Alex was the youngest in the field of the 10 athletes who qualified in the 14- to 17-year-old class, and he finished in seventh.

“I felt good,” he said in a brief interview this morning. “It was a lot of fun.

“My end goal is to make it to the crossfit world games.”

Erin Schultz, Alex’s mom who is co-owner of Avalanche Athletics with her husband Cliff, pointed out the CanWest Games provided her son with a rare opportunity to compete against athletes his own age. There are no other teens in Whitehorse who participate in the sport.

She said Alex did achieve personal bests down in Coquitlam.

Crossfit is a game of endurance in a number of different events, whether its lifting weights, running an agility course, climbing ropes, jumping over walls, doing muscle ups or handstand push ups.

There are requirements to do as many reps or rounds as possible over three, five or 10 minutes.

The 10-minute Fire Up event, for instance, included doing 20 burpee box jump overs, running 400 metres, and completing 30 chest to bar pull ups and 30 dumbbell ground to overhead lifts. After completing the requirements, athletes had to use whatever time remained of the 10 minutes to handstand walk as far as they could.

Erin said that it is said that whoever finishes first in the world championships is the fittest athlete on the planet.

The worlds are intense, she said.

“For the CanWest Games it is a little different, it is a little more relaxed but it is still individuals on the West Coast pushing hard, driving hard to do as much as they possibly can,” Erin said. “If they are running, they want to run as fast as they can. If they are doing thrusters, they want to make sure they get everything they can out of that workout. They are pushing themselves to their limits.”

For Alex, Laluk and Dainton, the CanWest Games was their first competition while it was Cliff’s second individual competition and fourth overall.

Alex and Cliff were the only two to advance to the finals.

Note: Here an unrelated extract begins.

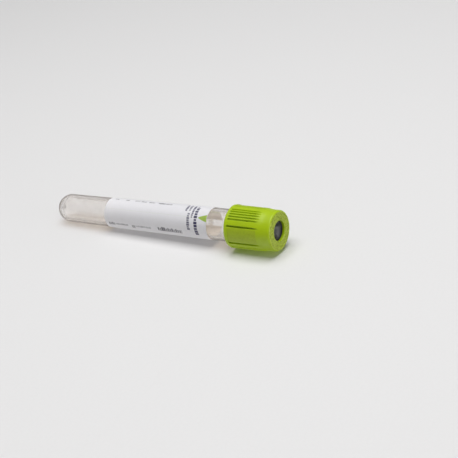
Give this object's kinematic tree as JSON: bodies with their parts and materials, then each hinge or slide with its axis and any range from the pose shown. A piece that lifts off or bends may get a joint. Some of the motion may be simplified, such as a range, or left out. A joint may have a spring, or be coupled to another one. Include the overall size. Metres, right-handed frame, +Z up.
{
  "type": "blood collection tube",
  "caption": "Clear round-bottomed plastic sample tube with a wrap label, a rubber stopper and a ribbed green safety cap; it stands on the cap, and the tube pulls out of it.",
  "frame": {"origin": "on the surface it stands on, in the middle of the cap's flat end; it stands on its cap because it would roll if it lay on its side", "axes": "+Z up along the tube, from the cap to the round bottom; -Y to the printed front of the label, whose clear window runs along the back, 19 degrees from +Y towards +X"},
  "size_m": [0.017, 0.017, 0.1065],
  "materials": {
    "clear_plastic": "clear, polished",
    "stopper_rubber": "dark grey rubber, satin",
    "cap_plastic": "lime green moulded plastic, satin, finely textured end face",
    "label_paper": "white coated paper"
  },
  "bodies": {
    "tube_body": {"tube": "clear_plastic", "label": "label_paper"},
    "closure": {"safety_cap": "cap_plastic", "stopper": "stopper_rubber"}
  },
  "joints": [
    {"name": "closure_pull", "type": "slide", "parent": "closure", "child": "tube_body", "axis": [0, 0, 1], "range_m": [0, 0.02]}
  ]
}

Cliff finished 12th overall in a field of 24 in the 40-to-44 class. Laluk was 30th in a field of 34 women in the elite 18-to-34 class and Dainton finished 34th in the elite field of men.

“She did really well,” Erin said of Laluk’s achievements. “It was her first competition. That in itself, you have a lot of nerves going in.

“But she did really well. She exceeded a lot of her goals.”

Each of the four athletes from the Yukon competed in eight different events over three days, and both Alex and Cliff competed in one more event for finalists.

Cliff said the Games were well organized and the equipment was topnotch.

“I did a little better than I thought I was going to because I went in place 16 and ended up placing 12th overall,” he said. “In the final I ended up placing 11th so that was pretty neat.”

The open qualifying round for the world championships is scheduled for next February, to be followed in the spring by the regional qualifiers in Tacoma, Wash. The world championships will be held next summer.